## SHORT EXERCISE
In the records below, find the line that contains "Reconstruct the object" and the line that contains "edge_break = 0.05". Set down exactly those lines and every line between them, and nothing more.

+===+

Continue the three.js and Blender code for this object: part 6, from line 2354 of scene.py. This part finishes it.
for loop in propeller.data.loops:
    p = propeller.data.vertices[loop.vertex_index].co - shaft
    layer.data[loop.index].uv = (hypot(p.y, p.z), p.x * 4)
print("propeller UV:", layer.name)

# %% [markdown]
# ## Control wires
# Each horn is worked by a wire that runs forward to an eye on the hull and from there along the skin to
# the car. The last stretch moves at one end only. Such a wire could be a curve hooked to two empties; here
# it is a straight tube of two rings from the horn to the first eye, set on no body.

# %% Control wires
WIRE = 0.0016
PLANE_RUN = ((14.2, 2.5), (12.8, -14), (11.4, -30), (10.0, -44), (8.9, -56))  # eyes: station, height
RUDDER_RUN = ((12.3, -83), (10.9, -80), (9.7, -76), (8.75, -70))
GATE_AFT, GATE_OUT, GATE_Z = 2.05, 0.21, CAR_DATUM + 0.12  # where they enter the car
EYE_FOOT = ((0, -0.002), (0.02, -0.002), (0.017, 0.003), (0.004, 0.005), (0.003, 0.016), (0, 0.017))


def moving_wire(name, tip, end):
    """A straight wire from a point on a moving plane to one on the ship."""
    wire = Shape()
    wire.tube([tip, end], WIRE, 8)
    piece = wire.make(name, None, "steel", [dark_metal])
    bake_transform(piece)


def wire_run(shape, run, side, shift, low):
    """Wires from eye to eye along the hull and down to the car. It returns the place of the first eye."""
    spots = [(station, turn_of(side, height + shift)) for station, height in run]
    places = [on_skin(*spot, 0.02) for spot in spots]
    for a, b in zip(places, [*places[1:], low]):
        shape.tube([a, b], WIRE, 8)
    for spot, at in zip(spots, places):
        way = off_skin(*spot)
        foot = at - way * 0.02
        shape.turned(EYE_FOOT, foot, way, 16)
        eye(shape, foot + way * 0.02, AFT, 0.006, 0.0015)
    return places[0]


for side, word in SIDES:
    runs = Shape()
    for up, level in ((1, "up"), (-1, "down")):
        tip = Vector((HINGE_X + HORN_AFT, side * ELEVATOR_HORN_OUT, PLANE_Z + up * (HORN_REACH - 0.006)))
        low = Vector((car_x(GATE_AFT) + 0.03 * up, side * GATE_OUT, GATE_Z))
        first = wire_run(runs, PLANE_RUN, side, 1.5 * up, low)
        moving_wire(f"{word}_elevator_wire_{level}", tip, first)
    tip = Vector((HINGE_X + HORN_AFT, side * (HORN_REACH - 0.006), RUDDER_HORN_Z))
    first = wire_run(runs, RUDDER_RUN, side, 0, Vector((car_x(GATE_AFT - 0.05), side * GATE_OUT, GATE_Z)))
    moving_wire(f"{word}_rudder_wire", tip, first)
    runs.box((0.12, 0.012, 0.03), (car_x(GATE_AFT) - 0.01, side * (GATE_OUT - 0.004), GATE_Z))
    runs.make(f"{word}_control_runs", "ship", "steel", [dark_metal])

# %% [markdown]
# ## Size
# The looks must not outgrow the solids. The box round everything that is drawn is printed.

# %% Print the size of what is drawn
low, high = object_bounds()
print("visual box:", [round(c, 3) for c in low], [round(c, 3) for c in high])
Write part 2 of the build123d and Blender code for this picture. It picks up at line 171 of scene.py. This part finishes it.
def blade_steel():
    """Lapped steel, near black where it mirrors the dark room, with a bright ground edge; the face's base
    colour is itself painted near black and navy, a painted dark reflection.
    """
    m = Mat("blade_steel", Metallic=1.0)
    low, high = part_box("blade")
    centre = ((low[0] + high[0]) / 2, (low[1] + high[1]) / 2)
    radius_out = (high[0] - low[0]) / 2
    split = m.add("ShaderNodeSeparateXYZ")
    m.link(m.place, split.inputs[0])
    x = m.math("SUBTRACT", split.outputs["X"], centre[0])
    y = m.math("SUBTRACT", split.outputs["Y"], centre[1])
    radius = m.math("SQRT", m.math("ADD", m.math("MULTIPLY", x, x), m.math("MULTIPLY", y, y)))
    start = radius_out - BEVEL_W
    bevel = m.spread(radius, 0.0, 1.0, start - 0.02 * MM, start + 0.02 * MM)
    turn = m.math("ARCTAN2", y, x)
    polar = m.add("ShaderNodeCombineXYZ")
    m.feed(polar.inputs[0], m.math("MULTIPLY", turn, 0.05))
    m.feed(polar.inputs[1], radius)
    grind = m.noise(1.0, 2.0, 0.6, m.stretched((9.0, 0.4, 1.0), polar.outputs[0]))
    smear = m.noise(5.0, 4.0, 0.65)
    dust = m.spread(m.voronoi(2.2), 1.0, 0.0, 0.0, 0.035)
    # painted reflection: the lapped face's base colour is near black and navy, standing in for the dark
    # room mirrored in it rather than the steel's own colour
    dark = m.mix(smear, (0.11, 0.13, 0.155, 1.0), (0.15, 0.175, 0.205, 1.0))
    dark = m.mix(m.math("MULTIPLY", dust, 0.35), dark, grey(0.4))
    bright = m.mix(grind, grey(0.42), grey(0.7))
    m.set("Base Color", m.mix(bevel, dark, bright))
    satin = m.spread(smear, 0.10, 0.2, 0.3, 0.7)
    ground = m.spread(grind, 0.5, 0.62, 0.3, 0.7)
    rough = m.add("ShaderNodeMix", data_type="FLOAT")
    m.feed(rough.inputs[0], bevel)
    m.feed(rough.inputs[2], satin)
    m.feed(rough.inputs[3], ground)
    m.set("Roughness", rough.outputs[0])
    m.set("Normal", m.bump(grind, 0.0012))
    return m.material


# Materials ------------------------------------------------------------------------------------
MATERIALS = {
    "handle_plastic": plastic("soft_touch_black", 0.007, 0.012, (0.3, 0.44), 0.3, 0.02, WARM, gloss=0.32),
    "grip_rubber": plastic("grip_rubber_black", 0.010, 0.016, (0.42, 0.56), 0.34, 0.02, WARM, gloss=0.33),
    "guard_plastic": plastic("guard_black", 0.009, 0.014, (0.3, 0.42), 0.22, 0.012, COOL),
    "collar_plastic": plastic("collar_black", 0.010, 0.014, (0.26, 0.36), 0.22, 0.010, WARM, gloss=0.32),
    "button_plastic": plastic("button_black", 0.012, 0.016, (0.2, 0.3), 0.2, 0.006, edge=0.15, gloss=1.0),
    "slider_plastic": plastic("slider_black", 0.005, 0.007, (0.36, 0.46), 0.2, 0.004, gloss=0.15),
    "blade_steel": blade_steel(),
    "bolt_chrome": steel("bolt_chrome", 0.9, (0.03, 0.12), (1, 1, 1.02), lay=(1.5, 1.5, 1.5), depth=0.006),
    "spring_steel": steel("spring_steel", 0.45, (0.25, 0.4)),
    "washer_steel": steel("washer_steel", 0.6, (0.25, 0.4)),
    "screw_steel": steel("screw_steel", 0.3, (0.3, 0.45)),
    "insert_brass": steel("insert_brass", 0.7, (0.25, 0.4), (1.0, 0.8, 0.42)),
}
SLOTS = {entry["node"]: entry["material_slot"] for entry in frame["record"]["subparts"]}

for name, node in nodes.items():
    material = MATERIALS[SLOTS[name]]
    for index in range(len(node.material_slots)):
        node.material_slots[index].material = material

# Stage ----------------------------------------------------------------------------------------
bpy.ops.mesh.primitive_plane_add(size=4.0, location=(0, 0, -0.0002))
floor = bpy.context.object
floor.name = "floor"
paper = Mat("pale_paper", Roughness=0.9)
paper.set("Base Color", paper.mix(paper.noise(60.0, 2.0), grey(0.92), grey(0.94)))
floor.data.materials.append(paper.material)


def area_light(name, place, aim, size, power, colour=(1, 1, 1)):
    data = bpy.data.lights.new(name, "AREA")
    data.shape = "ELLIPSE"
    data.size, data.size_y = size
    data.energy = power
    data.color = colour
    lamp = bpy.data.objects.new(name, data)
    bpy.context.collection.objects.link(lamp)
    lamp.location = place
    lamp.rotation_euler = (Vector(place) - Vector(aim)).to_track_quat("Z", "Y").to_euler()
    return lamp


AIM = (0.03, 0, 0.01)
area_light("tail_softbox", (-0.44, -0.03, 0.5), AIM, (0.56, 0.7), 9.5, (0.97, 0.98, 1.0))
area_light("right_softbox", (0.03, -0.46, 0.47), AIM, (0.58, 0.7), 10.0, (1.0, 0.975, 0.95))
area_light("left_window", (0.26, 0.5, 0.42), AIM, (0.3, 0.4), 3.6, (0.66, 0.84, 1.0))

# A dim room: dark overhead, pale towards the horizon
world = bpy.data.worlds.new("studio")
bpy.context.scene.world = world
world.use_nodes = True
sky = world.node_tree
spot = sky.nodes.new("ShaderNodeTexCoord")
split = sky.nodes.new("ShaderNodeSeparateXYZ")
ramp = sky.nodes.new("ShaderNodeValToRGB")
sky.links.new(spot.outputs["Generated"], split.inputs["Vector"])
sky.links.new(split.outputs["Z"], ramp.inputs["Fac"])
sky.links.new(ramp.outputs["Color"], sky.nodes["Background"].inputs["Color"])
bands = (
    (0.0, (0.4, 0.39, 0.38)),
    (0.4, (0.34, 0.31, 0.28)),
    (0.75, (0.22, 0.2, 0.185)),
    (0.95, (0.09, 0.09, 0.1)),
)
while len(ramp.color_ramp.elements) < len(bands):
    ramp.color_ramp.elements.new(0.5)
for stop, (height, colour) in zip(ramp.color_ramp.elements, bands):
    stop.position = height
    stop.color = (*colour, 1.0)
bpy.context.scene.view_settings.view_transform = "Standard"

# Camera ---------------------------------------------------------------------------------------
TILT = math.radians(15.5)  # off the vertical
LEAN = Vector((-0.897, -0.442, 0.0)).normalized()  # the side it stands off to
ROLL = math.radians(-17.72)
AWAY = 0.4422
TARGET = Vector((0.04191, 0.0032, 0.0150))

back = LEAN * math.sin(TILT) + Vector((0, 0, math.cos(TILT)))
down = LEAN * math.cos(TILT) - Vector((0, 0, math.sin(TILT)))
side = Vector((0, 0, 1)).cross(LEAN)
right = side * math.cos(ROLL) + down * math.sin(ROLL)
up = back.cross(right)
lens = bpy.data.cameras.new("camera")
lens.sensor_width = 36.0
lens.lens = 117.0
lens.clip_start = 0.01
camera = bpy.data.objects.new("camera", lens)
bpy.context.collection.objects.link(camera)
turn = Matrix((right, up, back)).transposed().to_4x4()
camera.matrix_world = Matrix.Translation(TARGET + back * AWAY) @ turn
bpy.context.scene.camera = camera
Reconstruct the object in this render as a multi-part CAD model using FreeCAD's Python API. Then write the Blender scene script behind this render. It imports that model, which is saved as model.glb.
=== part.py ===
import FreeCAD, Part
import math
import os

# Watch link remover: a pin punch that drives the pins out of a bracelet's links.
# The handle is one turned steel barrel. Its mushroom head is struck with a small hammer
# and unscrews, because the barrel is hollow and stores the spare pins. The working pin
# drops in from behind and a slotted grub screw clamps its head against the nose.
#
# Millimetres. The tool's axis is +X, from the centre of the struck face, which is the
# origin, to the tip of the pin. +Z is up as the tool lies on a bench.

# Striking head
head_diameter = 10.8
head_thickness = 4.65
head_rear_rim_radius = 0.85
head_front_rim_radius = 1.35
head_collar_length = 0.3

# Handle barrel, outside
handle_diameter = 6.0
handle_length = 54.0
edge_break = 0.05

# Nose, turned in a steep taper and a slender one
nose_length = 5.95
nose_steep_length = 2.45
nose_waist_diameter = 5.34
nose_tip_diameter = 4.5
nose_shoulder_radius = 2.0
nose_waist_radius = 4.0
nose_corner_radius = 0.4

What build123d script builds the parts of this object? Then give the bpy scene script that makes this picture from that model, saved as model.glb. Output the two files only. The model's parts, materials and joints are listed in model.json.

+===+

## TASK OUTPUT
Reconstruct the object in this render as a multi-part CAD model using FreeCAD's Python API. Then write the Blender scene script behind this render. It imports that model, which is saved as model.glb.
=== part.py ===
import FreeCAD, Part
import math
import os

# Watch link remover: a pin punch that drives the pins out of a bracelet's links.
# The handle is one turned steel barrel. Its mushroom head is struck with a small hammer
# and unscrews, because the barrel is hollow and stores the spare pins. The working pin
# drops in from behind and a slotted grub screw clamps its head against the nose.
#
# Millimetres. The tool's axis is +X, from the centre of the struck face, which is the
# origin, to the tip of the pin. +Z is up as the tool lies on a bench.

# Striking head
head_diameter = 10.8
head_thickness = 4.65
head_rear_rim_radius = 0.85
head_front_rim_radius = 1.35
head_collar_length = 0.3

# Handle barrel, outside
handle_diameter = 6.0
handle_length = 54.0
edge_break = 0.05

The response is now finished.